Simulated Recurrent Events Data
Description
This dataset contains recurrent events data.
Usage
data(PJFMdata)
Format
A data frame with 57582 rows and 3 variables
Details
ID: patient ID
feature_id: types of recurrent events
time: occurrence time
Author(s)
Jiehuan Sun jiehuan.sun@gmail.com
Simulated Survival Data
Description
This dataset contains survival outcome.
Usage
data(PJFMdata)
Format
A data frame with 300 rows and 4 variables
Details
ID: patient ID
fstat: censoring indicator
ftime: survival time
x: baseline covariates
Author(s)
Jiehuan Sun jiehuan.sun@gmail.com
control_list
Description
This list contains a list of parameters specifying the joint frailty model.
Details
ID_name: the variable name indicating the patient ID in both recurrent events data and survival data.
item_name: the variable name indicating the types of recurrent events in the recurrent events data.
time_name: the variable name indicating the occurrence time in the recurrent events data.
fix_cov: a set of variables names indicating the covariates of fixed-effects in the recurrent events submodel.

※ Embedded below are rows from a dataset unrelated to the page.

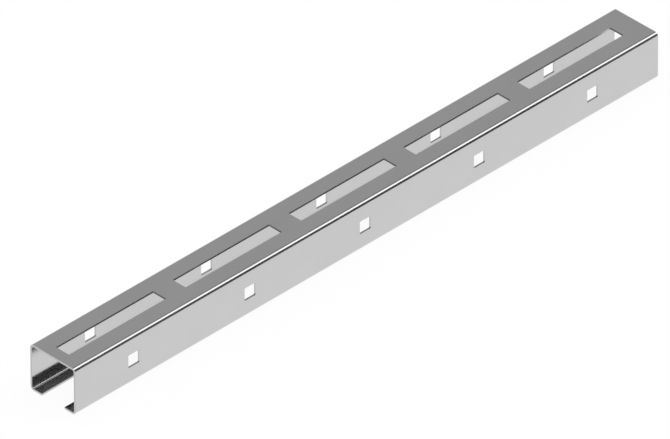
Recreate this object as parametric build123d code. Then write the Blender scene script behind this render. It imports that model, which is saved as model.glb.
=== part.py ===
from build123d import *
import os

# Strut channel: one length of roll-formed steel C section, opening downwards, punched for bolts.
#
# Millimetres. X runs along the channel, Y across it and Z up. The origin is the middle of the base: the
# channel rests on the undersides of its two lips at Z = 0, and the slotted web is on top.

# The section, as it is rolled from flat strip. Sizes are over the outer faces.
SECTION_WIDTH = 40.0
SECTION_HEIGHT = 35.0
SHEET_THICKNESS = 1.4
INNER_BEND_RADIUS = 1.6
# From a side wall's outer face to the lip's tip.
LIP_WIDTH = 10.0

# The cut length, and the bolt slots in the web. The pattern repeats by a slot and a bridge, and the
# near end is sawn through the middle of a bridge. The far end keeps whatever is left.
CHANNEL_LENGTH = 516.0
SLOT_LENGTH = 84.5
SLOT_WIDTH = 11.5
BRIDGE_LENGTH = 17.0
SLOT_CORNER_RADIUS = 0.5

# The square holes in the two side walls, one pair at the middle of each slot.
SQUARE_HOLE_SIDE = 9.5
SQUARE_HOLE_CORNER_RADIUS = 0.5

# How far a punch travels beyond the sheet that it cuts.
PUNCH_OVERRUN = 1.0

# Worked out from the sizes above.
HALF_WIDTH = SECTION_WIDTH / 2
LIP_TIP = HALF_WIDTH - LIP_WIDTH
NEAR_END = -CHANNEL_LENGTH / 2
HALF_BRIDGE = BRIDGE_LENGTH / 2
SLOT_PITCH = SLOT_LENGTH + BRIDGE_LENGTH
SLOT_COUNT = int(CHANNEL_LENGTH // SLOT_PITCH)
FIRST_SLOT_CENTRE = NEAR_END + HALF_BRIDGE + SLOT_LENGTH / 2
HOLE_HEIGHT = SECTION_HEIGHT / 2


def slot_centres() -> list[float]:
    """X of the middle of each slot, from the near end on."""
    return [FIRST_SLOT_CENTRE + number * SLOT_PITCH for number in range(SLOT_COUNT)]


def rolled_section() -> Sketch:
    """The open C section at the near end: its outer line from lip to lip, and one sheet inside it."""
    with BuildSketch(Plane.YZ.offset(NEAR_END)) as section:
        with BuildLine():
            FilletPolyline(
                (LIP_TIP, 0),
                (HALF_WIDTH, 0),
                (HALF_WIDTH, SECTION_HEIGHT),
                (-HALF_WIDTH, SECTION_HEIGHT),
                (-HALF_WIDTH, 0),
                (-LIP_TIP, 0),
                radius=INNER_BEND_RADIUS + SHEET_THICKNESS,
            )
            offset(amount=SHEET_THICKNESS, side=Side.LEFT)
        make_face()
    return section.sketch


def strut_channel() -> Part:
    """The rolled section at its cut length, with the web slots and the side holes punched out."""
    with BuildPart() as channel:
        extrude(rolled_section(), amount=CHANNEL_LENGTH, dir=(1, 0, 0))

        with BuildSketch(Plane.XY.offset(SECTION_HEIGHT)):
            with Locations(*[(x, 0) for x in slot_centres()]):
                RectangleRounded(SLOT_LENGTH, SLOT_WIDTH, SLOT_CORNER_RADIUS)
        extrude(amount=-(SHEET_THICKNESS + PUNCH_OVERRUN), mode=Mode.SUBTRACT)

        with BuildSketch(Plane.XZ):
            with Locations(*[(x, HOLE_HEIGHT) for x in slot_centres()]):
                RectangleRounded(SQUARE_HOLE_SIDE, SQUARE_HOLE_SIDE, SQUARE_HOLE_CORNER_RADIUS)
        extrude(amount=HALF_WIDTH + PUNCH_OVERRUN, both=True, mode=Mode.SUBTRACT)
    return channel.part


os.makedirs("parts", exist_ok=True)
export_step(strut_channel(), "parts/strut_channel.step")
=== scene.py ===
"""The looks of one length of slotted strut channel, with its studio and its camera.

Metres, in the part's own frame: X runs along the channel, Y across it and Z up. The channel lies on the
undersides of its lips at Z = 0, with the slotted web on top.
"""

from __future__ import annotations

import logging
import math
from dataclasses import dataclass, field
from enum import Enum

import bpy
import numpy as np
from mathutils import Matrix, Vector


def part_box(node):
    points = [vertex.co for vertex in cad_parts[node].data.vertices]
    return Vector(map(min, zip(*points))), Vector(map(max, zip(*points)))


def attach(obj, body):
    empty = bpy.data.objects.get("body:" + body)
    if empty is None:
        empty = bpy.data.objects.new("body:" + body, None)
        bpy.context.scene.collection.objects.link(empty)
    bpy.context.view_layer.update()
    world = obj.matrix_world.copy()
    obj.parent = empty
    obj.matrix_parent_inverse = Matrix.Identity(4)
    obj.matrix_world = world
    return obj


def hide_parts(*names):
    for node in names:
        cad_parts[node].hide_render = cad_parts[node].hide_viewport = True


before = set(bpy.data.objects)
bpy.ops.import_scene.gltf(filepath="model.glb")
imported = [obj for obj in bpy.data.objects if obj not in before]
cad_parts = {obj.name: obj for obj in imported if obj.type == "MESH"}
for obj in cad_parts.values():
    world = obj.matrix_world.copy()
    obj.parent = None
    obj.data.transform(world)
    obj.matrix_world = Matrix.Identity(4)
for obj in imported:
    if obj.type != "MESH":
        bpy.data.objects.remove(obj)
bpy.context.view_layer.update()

LOG = logging.getLogger("strut_channel")
MM = 0.001
# The middle of what a noise gives, between 0 and 1.
NOISE_MIDDLE = 0.5
# Grid lines that agree to this many decimals of a metre are one line.
LINE_DECIMALS = 9


class MeshAttribute(Enum):
    """Values that the channel's mesh carries for its material, one for each vertex."""

    # 1 on the sheared faces and their broken edges, 0 on the rolled skins.
    SHEARED = "sheared"
    # How far through the sheet a vertex lies: 0 on the outer skin, 1 on the inner one.
    THROUGH = "through"


class RayFact(Enum):
    """What the studio asks of a ray before it answers, as the Light Path node names it."""

    FROM_CAMERA = "Is Camera Ray"
    FROM_STEEL = "Is Glossy Ray"
    MIRRORS_PASSED = "Glossy Depth"


def grey(level: float) -> tuple[float, float, float, float]:
    """A grey of the given level, as a colour socket takes it."""
    return level, level, level, 1.0


def put(name: str, data: bpy.types.ID) -> bpy.types.Object:
    """Makes an object of a mesh, lamp or camera and links it to the scene.

    Args:
        name: the object's name.
        data: what it shows.

    Returns:
        The new object, at the origin.
    """
    made = bpy.data.objects.new(name, data)
    bpy.context.scene.collection.objects.link(made)
    return made


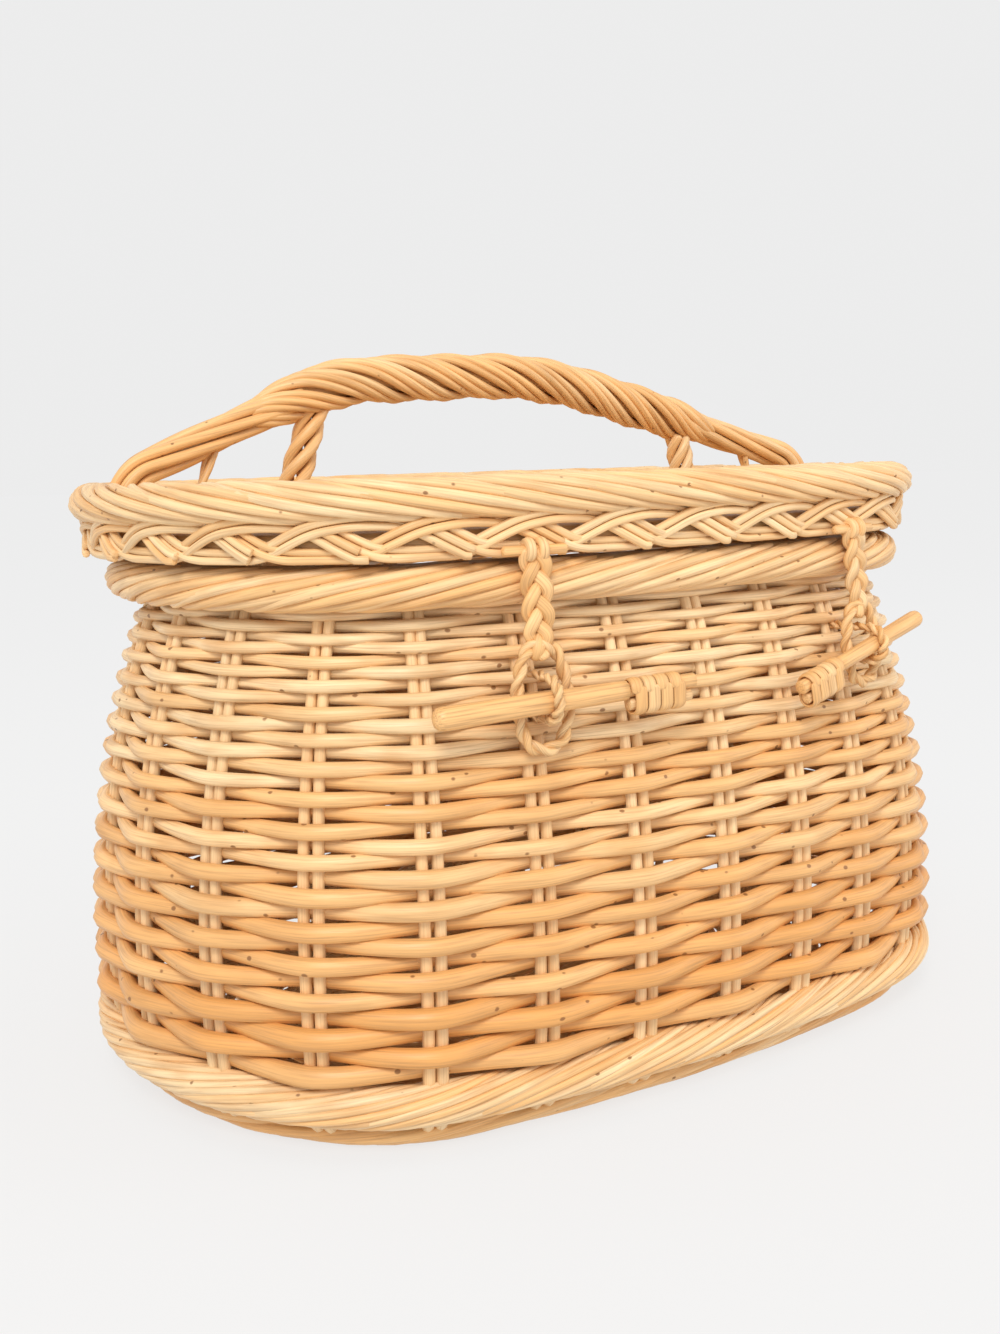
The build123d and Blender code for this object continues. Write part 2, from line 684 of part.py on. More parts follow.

If NULL, not baseline covariates are included.
random_cov: a set of variables names indicating the covariates of random-effects in the recurrent events submodel. If NULL, not baseline covariates are included.
recur_fix_time_fun: a function specifying the time-related basis functions (fixed-effects) in the recurrent events submodel.
recur_ran_time_fun: a function specifying the time-related basis functions (random-effects) in the recurrent events submodel. If this is an intercept only function, then only a random intercept is included (i.e. a joint frailty model).
surv_fix_time_fun: a log-hazard function for the survival submodel.
surv_time_name the variable name for the survival time in the survival data.
surv_status_name the variable name for the censoring indicator in the survival data.
surv_cov a set of variables names specifying the baseline covariates in the survival submodel.
n_points an integer indicating the numebr of nodes being used in the Gaussian quadrature.
Author(s)
Jiehuan Sun jiehuan.sun@gmail.com